Data extract ->
★ ★ ★ ★

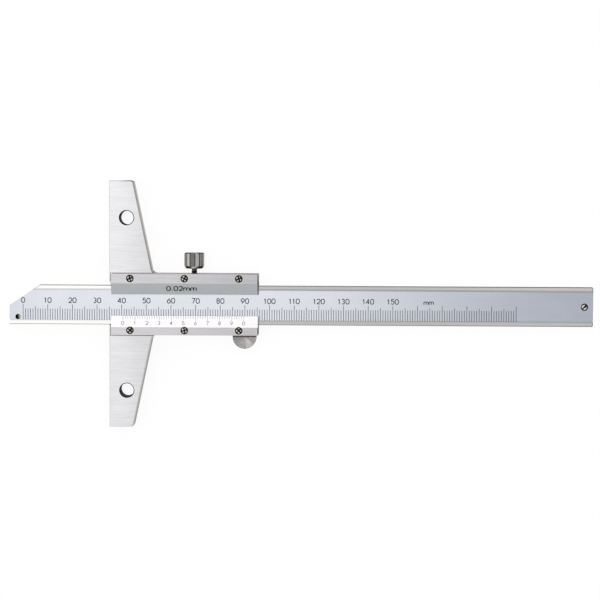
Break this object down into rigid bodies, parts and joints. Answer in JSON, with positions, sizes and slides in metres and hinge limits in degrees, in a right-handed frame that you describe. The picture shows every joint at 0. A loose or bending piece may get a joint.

★ ★ ★ ★

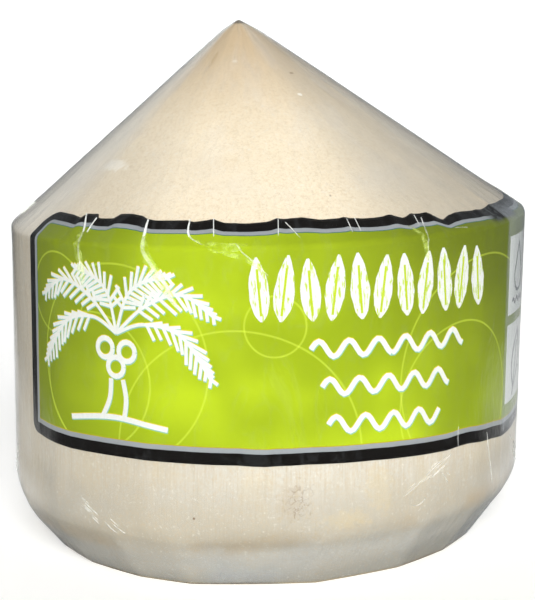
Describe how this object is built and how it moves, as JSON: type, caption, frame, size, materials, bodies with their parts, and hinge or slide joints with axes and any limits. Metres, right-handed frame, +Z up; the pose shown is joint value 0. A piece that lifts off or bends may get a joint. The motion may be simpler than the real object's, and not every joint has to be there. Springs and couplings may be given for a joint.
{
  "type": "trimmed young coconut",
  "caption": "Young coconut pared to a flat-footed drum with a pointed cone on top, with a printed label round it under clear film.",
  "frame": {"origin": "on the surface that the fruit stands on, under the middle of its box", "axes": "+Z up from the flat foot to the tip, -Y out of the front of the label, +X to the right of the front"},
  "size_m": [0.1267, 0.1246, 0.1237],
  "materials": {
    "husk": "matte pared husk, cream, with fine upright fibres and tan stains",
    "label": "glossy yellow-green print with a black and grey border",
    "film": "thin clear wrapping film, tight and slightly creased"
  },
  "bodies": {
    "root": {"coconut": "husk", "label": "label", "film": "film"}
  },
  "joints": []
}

★ ★ ★ ★

Task requirements ->
Read the lines above. Gather those in which the string "bodies" is found.

Solution for this problem ->
Break this object down into rigid bodies, parts and joints. Answer in JSON, with positions, sizes and slides in metres and hinge limits in degrees, in a right-handed frame that you describe. The picture shows every joint at 0. A loose or bending piece may get a joint.
Describe how this object is built and how it moves, as JSON: type, caption, frame, size, materials, bodies with their parts, and hinge or slide joints with axes and any limits. Metres, right-handed frame, +Z up; the pose shown is joint value 0. A piece that lifts off or bends may get a joint. The motion may be simpler than the real object's, and not every joint has to be there. Springs and couplings may be given for a joint.
  "bodies": {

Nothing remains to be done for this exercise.